I know this forum about pigeons but what kind of doves are there. I know there ring neck doves but what else.


----------



## spirit wings (Mar 29, 2008)

Georgia123 said:


> I know this forum about pigeons but what kind of doves are there. I know there ring neck doves but what else.


Ring neck doves are domestic doves and so are diamond doves, there are some exotic ones as well that some people raise like cape doves, different doves are species but not breeds like pigeons. wild ones are protected by the migratory bird act, so those are not allowed to be kept as pets.


----------



## Georgia123 (Oct 3, 2011)

One of my family have ring neck doves but he have to many now and have to get give them away . He started off with 1 pair 2 years ago now he got 60 pairs and a 50by50 flight pen abd a place where they can stay at.


----------



## spirit wings (Mar 29, 2008)

Georgia123 said:


> One of my family have ring neck doves but he have to many now and have to get give them away . He started off with 1 pair 2 years ago now he got 60 pairs and a 50by50 flight pen abd a place where they can stay at.


sounds like a seriouse hobby.


----------



## Georgia123 (Oct 3, 2011)

Lol it was a hobby now it a big chore he also got 200 chickens and he use to have ton of fantail pigeons but he gave alot to me and sold them .


----------



## Libis (Oct 8, 2010)

Georgia123 said:


> I know this forum about pigeons but what kind of doves are there. I know there ring neck doves but what else.


I really think the Australian Crested doves are pretty (*legal in the US, not sure they are legal in Australia or other countries,) and some people keep them, but some sites say that they take more room than I've got and do best in an aviary.

http://www.internationaldovesociety.com/Articles/TheAustralianCrestedDove.htm

http://www.dovepage.com/species/exotic/australiancrested.html

There are quite a few exotic types to pick from, but I wouldn't get them till I've got aviary space and more experience with domesticated species.
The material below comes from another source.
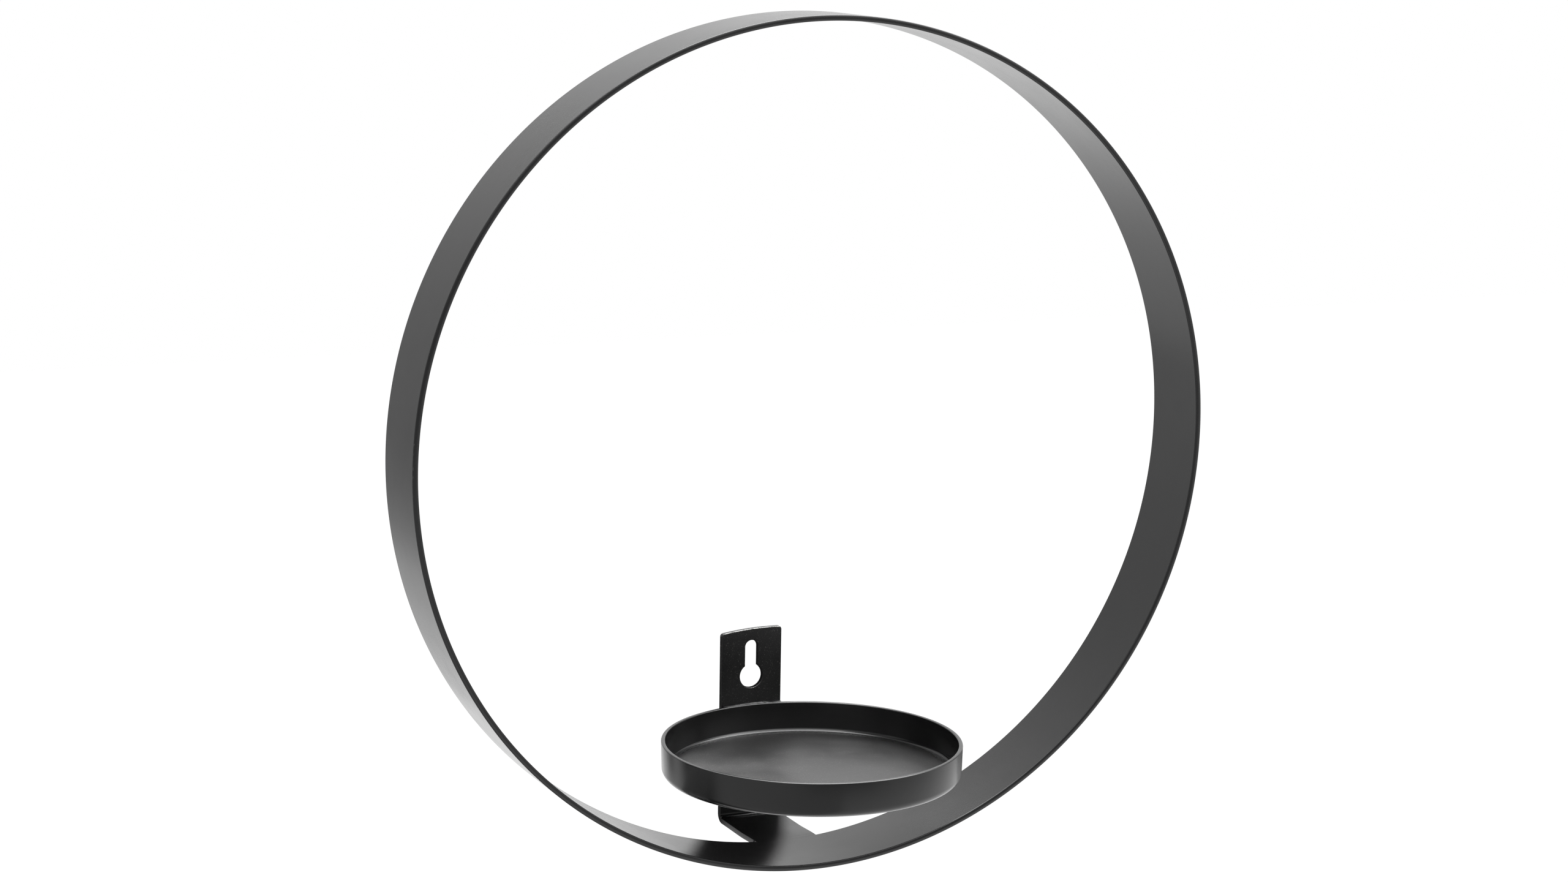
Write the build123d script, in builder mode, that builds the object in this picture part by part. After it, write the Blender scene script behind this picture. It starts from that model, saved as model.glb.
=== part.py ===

The ADA has types (not species specifically) listed on their FAQ. 
http://www.doveline.com/html/dove-information.html#species


----------



## Libis (Oct 8, 2010)

http://www.zebrafinch.com/diamonddove/ExoticDove.html

Here's someone's page who used to breed lots of different exotic doves. It still has lots of pictures and species names. I think they still breed a couple of species.


----------



## kamz (Jan 23, 2010)

Libis, correct me if I am wrong but I am pretty sure the Australian Crested's are pigeons? But beautiful birds none the less.


----------



## spirit wings (Mar 29, 2008)

kamz said:


> Libis, correct me if I am wrong but I am pretty sure the Australian Crested's are pigeons? But beautiful birds none the less.
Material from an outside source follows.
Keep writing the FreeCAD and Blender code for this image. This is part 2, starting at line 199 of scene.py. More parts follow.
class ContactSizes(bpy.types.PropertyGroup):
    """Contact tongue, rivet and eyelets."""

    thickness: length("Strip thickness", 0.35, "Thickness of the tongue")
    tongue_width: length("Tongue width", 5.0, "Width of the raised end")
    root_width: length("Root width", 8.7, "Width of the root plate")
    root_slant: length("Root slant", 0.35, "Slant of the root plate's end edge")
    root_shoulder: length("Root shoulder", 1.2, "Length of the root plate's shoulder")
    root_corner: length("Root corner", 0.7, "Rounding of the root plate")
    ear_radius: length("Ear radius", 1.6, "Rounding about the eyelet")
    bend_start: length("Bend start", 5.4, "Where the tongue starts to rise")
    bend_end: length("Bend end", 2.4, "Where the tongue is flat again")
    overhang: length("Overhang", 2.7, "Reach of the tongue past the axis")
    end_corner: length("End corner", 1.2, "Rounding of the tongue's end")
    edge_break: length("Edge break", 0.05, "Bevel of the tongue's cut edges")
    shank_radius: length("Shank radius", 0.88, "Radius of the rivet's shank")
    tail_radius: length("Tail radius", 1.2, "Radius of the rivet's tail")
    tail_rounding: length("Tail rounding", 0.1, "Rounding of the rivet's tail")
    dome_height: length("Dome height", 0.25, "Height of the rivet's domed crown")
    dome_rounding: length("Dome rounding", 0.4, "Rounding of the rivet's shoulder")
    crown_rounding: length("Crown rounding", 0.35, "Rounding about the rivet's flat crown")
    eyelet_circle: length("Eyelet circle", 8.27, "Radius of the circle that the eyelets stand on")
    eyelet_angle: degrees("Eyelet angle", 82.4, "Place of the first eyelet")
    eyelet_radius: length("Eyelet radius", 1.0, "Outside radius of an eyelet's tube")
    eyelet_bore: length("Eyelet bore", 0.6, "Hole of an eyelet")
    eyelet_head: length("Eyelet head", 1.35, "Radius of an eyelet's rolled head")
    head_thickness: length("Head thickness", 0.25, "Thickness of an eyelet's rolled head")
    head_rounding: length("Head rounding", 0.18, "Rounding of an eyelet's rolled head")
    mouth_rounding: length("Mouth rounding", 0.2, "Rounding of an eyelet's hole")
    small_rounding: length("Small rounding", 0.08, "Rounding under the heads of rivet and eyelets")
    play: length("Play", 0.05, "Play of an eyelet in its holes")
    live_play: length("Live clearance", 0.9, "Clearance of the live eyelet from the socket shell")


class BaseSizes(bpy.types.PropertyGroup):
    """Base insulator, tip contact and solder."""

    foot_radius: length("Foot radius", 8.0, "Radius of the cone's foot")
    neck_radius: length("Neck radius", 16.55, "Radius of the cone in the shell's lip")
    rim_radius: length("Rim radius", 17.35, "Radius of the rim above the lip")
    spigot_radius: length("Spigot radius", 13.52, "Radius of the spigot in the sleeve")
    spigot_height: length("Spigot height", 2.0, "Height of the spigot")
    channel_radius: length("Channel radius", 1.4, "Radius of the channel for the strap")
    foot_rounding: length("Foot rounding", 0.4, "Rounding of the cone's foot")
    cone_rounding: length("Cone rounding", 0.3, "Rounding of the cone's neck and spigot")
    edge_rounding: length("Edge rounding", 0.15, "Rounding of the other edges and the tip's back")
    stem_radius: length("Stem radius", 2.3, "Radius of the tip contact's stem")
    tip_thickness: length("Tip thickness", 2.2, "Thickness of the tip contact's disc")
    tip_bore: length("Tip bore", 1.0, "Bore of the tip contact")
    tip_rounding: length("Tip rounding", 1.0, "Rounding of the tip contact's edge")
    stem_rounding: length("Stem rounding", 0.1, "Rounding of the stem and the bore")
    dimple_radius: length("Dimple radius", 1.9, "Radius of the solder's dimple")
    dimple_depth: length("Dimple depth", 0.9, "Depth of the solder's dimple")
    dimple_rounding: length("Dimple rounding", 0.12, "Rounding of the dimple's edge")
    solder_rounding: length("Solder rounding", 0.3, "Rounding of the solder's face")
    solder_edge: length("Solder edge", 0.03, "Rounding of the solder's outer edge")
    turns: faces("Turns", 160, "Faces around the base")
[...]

The two names are interchangeable with this species.


----------



## kamz (Jan 23, 2010)

lol im really hoping that applies to my pigeons too . I put them down as 'doves' on my lease


----------



## MaryOfExeter (Sep 30, 2007)

Yep, all domestic pigeons stem from the Rock Dove (aka Rock Pigeon). So you can argue that if it becomes a problem


----------